Well, when we hit 100 years old in 2000 we put together a book. We hired a historian who took a look at all the things that happened at the auto show over the years. And this didn’t happen when I was on board, this is way before me, but BMW was exhibiting at the old Coliseum and they had a caged lion that was on the floor. I don’t’ know why they thought it was a good idea, but it did get a lot of attention. At one point, a trainer went in, and luckily enough she survived, but got bit on her arm. I’m told that was the last time they allowed a caged lion into anything but a circus in New York.
But we’ve had so many different exciting things happen over the years. For example, we were the first show that did a ride and drive. It’s one thing to put a car on a piece of carpet and have people sit in and take a look at it, but we actually brought in -- and still do to this day because Jeep does a ride and drive -- and erected a course that goes up a mountain, if you will, a fake mountain, and over logs and water and sand so the consumer can get the feeling of how secure the vehicle is. It’s still one of the most popular events that we hold.
What does the GNYADA do during the 350 days of the year when it’s not in the Auto Show’s spotlight?
We’re a trade association so we represent the retail new-car automobile dealers in New York.
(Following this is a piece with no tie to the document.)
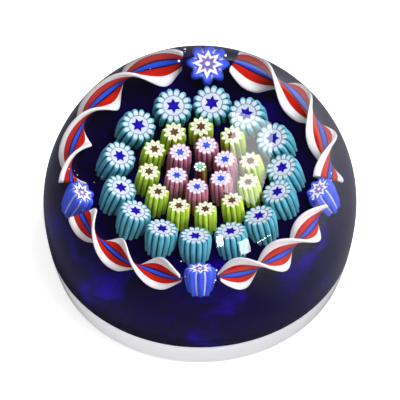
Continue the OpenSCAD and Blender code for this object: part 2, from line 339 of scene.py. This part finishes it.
def banded(tree, value, bands, interpolation="LINEAR"):
    """A colour from a value between 0 and 1, by bands of (place, colour)."""
    node = tree.nodes.new("ShaderNodeValToRGB")
    ramp = node.color_ramp
    ramp.interpolation = interpolation
    while len(ramp.elements) < len(bands):
        ramp.elements.new(1.0)
    for stop, (place, code) in zip(ramp.elements, bands):
        stop.position = place
        stop.color = linear(code)
    tree.links.new(value, node.inputs[0])
    return node.outputs[0]


def thread_glass():
    """Eight single threads fused round a green one.

    Each has its own colour down the side, with painted shade darkening it in the furrows,
    and a pale dot of enamel where it is cut."""
    material, tree, shader = new_finish(
        "fused_glass_threads", Roughness=CASED_GLASS_ROUGHNESS, Specular_IOR_Level=0.0)
    number, furrow, inward = (mark(tree, word) for word in ("rib_number", "furrow", "inward"))
    sides, dots = (banded(tree, number, [(i / len(row), c) for i, c in enumerate(row)], "CONSTANT")
                   for row in (THREAD_SIDES, THREAD_DOTS))
    # Painted shade: the sides darken towards near black in the furrows between the threads
    dark = ranged(tree, furrow, 0.6, 1.0, 0.0, 0.75, **SOFT)
    side = mixed(tree, dark, sides, "#0c0a20")
    off_dot = ranged(tree, furrow, 0.62, 0.75, 0.0, 1.0)
    ring = ranged(tree, inward, 0.48, 0.56, 0.0, 1.0)
    rim = ranged(tree, inward, 0.06, 0.10, 1.0, 0.0)
    middle = ranged(tree, inward, 0.62, 0.70, 0.0, 1.0)
    ground = mixed(tree, middle, "#1c5c50", "#58b890")
    cut = mixed(tree, largest(tree, off_dot, rim, ring), dots, ground)
    on_face = ranged(tree, inward, FACE_BEGINS, FACE_FULL, 0.0, 1.0)
    tree.links.new(mixed(tree, on_face, side, cut), shader.inputs["Base Color"])
    return material


def ribbon_glass():
    """Enamel ribbon cased in clear: a blue middle between two dark lines, red beside them and thick
    white edges. The bands waver a little and fine drawn lines run along them."""
    material, tree, shader = new_finish(
        "enamel_ribbon", Roughness=CASED_GLASS_ROUGHNESS, Specular_IOR_Level=0.0)
    place = ranged(tree, mark(tree, "across"), -1.0, 1.0, 0.0, 1.0)
    wander = add(tree, "ShaderNodeAttribute", attribute_name="grain", out="Vector")
    waver = add(tree, "ShaderNodeTexNoise",
                named={"Vector": wander, "Scale": WAVER_SCALE, "Detail": 1.0})
    shift = ranged(tree, waver, 0.0, 1.0, -BAND_WAVER, BAND_WAVER)
    stripes = banded(tree, add(tree, "ShaderNodeMath", place, shift, operation="ADD"), RIBBON_BANDS)
    drawn = add(tree, "ShaderNodeTexNoise",
                named={"Vector": wander, "Scale": RIBBON_LINE_SCALE, "Detail": 1.0})
    value = ranged(tree, drawn, 0.3, 0.7, 0.88, 1.06)
    colour = add(tree, "ShaderNodeHueSaturation", named={"Value": value, "Color": stripes})
    tree.links.new(colour, shader.inputs["Base Color"])
    return material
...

We have a $28 million training center in Whitestone that prepares young people that are interested in getting into the business with training sessions. We put on 100 different seminars a year for people already in the industry to keep them informed about different compliance or training issues, we train our billing clerks on how to handle the state Department of Motor Vehicle paperwork, we do sales training, marketing training, and so forth. Most of what we do is keeping our members educated and informed about things that are happening in the industry.